P-glycoprotein imaging in temporal lobe epilepsy: in vivo PET experiments with the Pgp substrate [11C]-verapamil

Abstract

Overexpression of the multidrug efflux transporter P-glycoprotein (Pgp) at the blood-brain barrier (BBB) is thought to be involved in pharmacoresistance in epilepsy by extruding antiepileptic drugs (AEDs) from their target site. To explore this hypothesis, positron emission tomography (PET) scans were performed with the Pgp substrate-verapamil (VPM) in animal models before and after status epilepticus (SE) and in patients with temporal lobe epilepsy (TLE) and healthy controls. In addition to baseline scans, a second VPM-PET scan was performed after administration of the Pgp inhibitor tariquidar (TQD), showing that VPM uptake at baseline and its increase after Pgp inhibition are reduced in animals following SE compared to baseline, and in refractory TLE relative to healthy controls. In animal models, brain regions with increased Pgp expression (cerebellum, thalamus, and hippocampus) showed reduced influx rate constants from blood to brain, K(1), of the radiolabeled Pgp substrate relative to control animals. In human studies, preliminary findings are lower K(1) values in refractory compared to seizure-free patients and attenuated increase of K(1) for temporal lobe regions in patients with TLE compared to healthy controls.

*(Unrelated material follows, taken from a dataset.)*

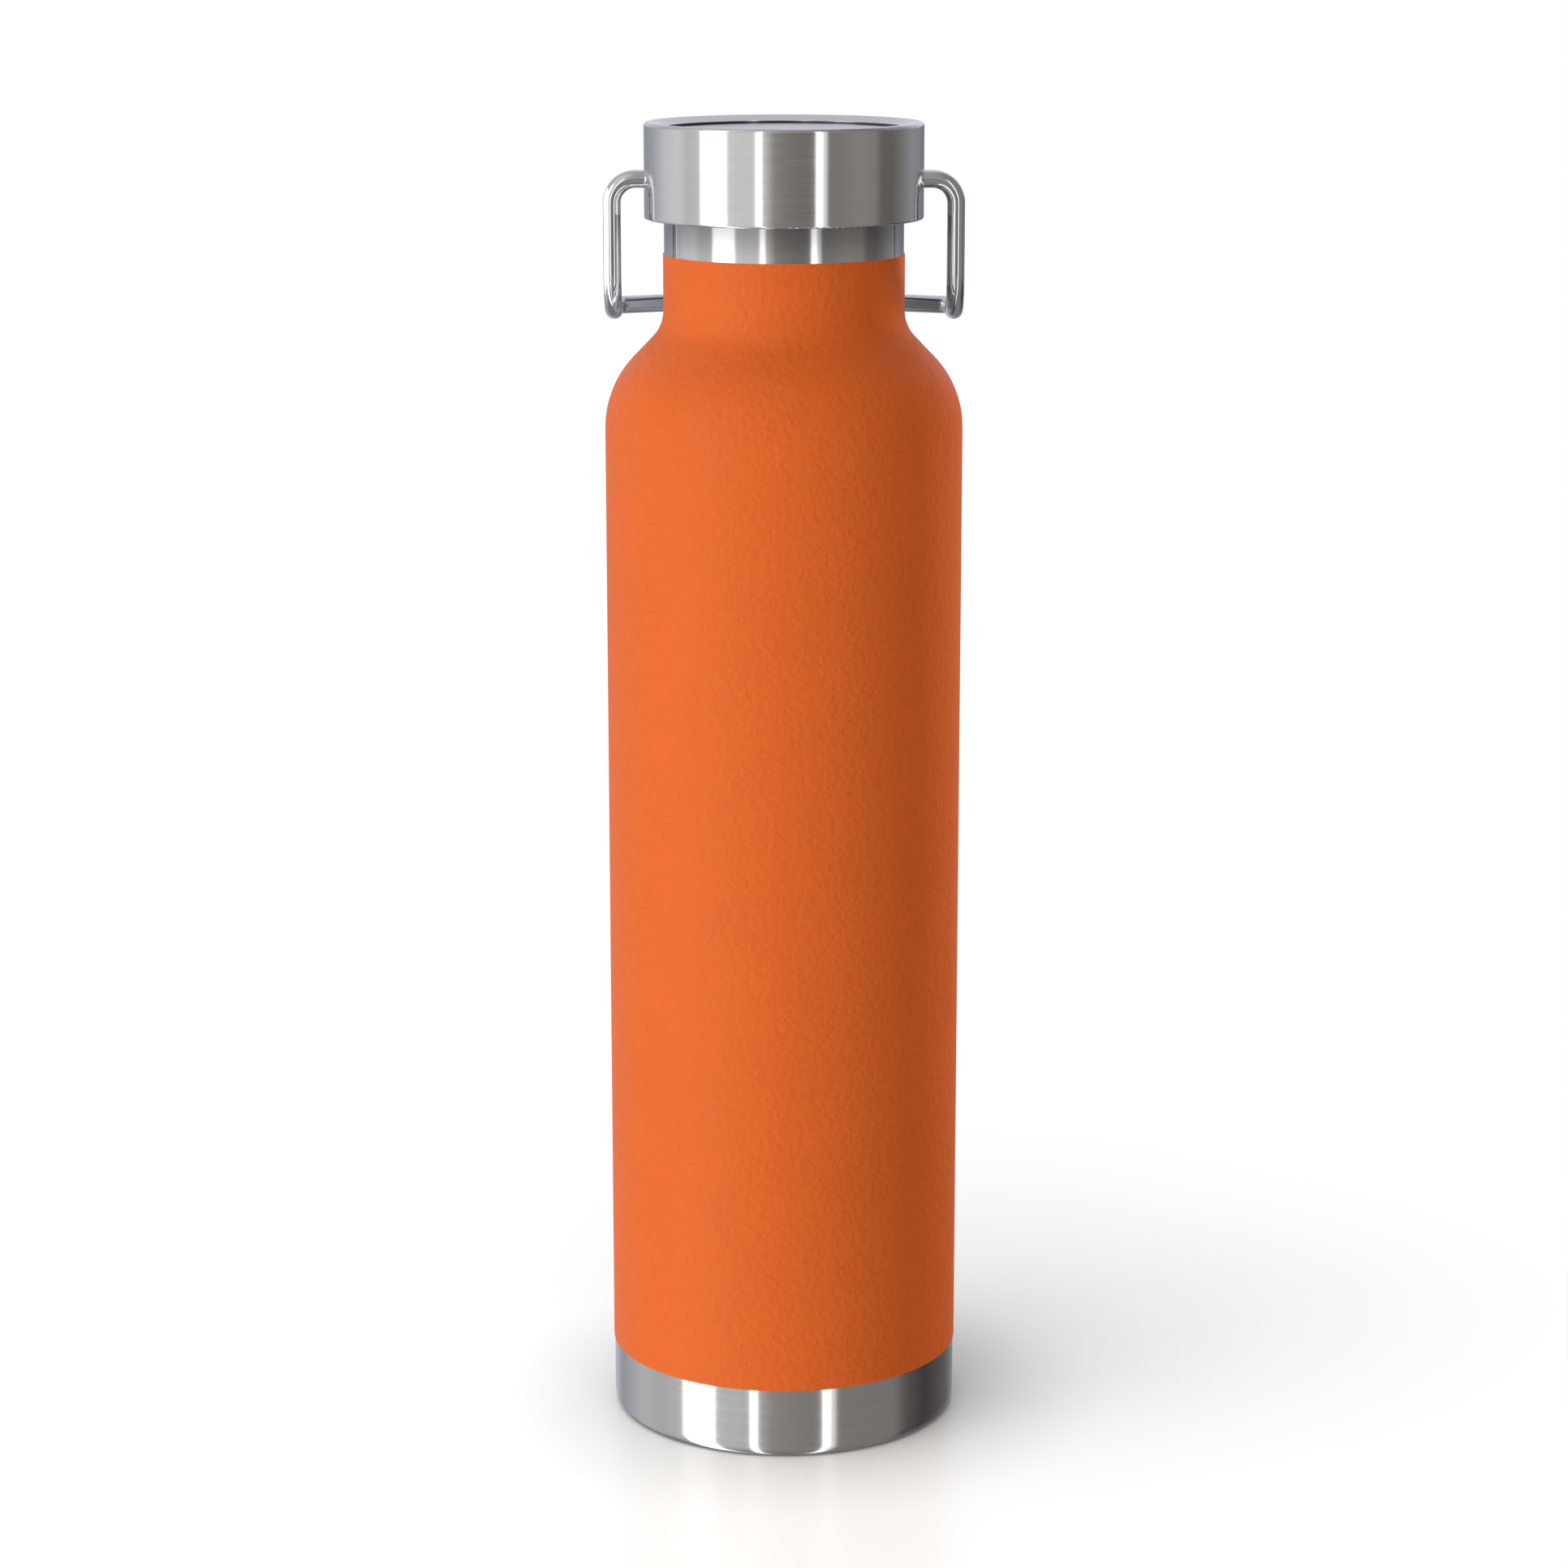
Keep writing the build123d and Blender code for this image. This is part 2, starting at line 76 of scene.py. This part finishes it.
LOW_STOPS = [
    (-180, 0.55, COOL),
    (-160, 0.60, COOL),
    (-144, 0.42, COOL),
    (-128, 0.56, COOL),
    (-112, 0.68, PLAIN),
    (-94, 0.62, PLAIN),
    (-80, 0.68, PLAIN),
    (-32, 0.72, PLAIN),
    (-16, 0.55, PLAIN),
    (-8, 0.37, WARM),
    (18, 0.29, WARM),
    (80, 0.26, WARM),
    (92, 0.12, WARM),
    (112, 0.06, WARM),
    (144, 0.14, WARM),
    (160, 0.26, COOL),
    (180, 0.45, COOL),
]
HIGH_STOPS = [
    (-180, 0.80, COOL),
    (-150, 0.74, COOL),
    (-120, 0.62, COOL),
    (-60, 0.92, PLAIN),
    (-20, 0.70, PLAIN),
    (0, 0.42, WARM),
    (40, 0.32, WARM),
    (95, 0.25, WARM),
    (130, 0.36, COOL),
    (155, 0.78, COOL),
    (180, 0.80, COOL),
]
CEILING = (0.50, 0.48, 0.46)
GROUND = (0.27, 0.26, 0.25)
# First and last azimuth, and radiance, of each upright strip light. The last is a dimmer part of the third.
STRIPS = [
    (-72.0, -48.0, 2.5),
    (-22.6, -17.8, 2.5),
    (26.0, 31.0, 2.4),
    (31.8, 35.6, 1.0),
]
STRIP_EDGE = 0.8  # degrees over which a strip's edge fades
# Elevations in degrees between which one part of the surroundings blends into the next.
GROUND_TO_LOW = (-50.0, -28.0)
LOW_TO_WALL = (-15.0, -7.0)
WALL_TO_HIGH = (-1.0, 4.0)
HIGH_TO_CEILING = (58.0, 85.0)
STRIPS_END = (25.0, 40.0)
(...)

In summary, there is lower brain uptake of the Pgp substrate VPM in Pgp-rich areas of animals 2 days following SE, as well as lower increase in VPM brain uptake after TQD in patients with refractory TLE compared to healthy controls, supporting the hypothesis of increased cerebral Pgp function following prolonged seizures and as a mechanism contributing to drug resistance in refractory epilepsy. The observation of reduced VPM uptake in refractory compared to seizure-free patients with TLE is consistent with multiple mechanisms affecting Pgp function, including uncontrolled seizures.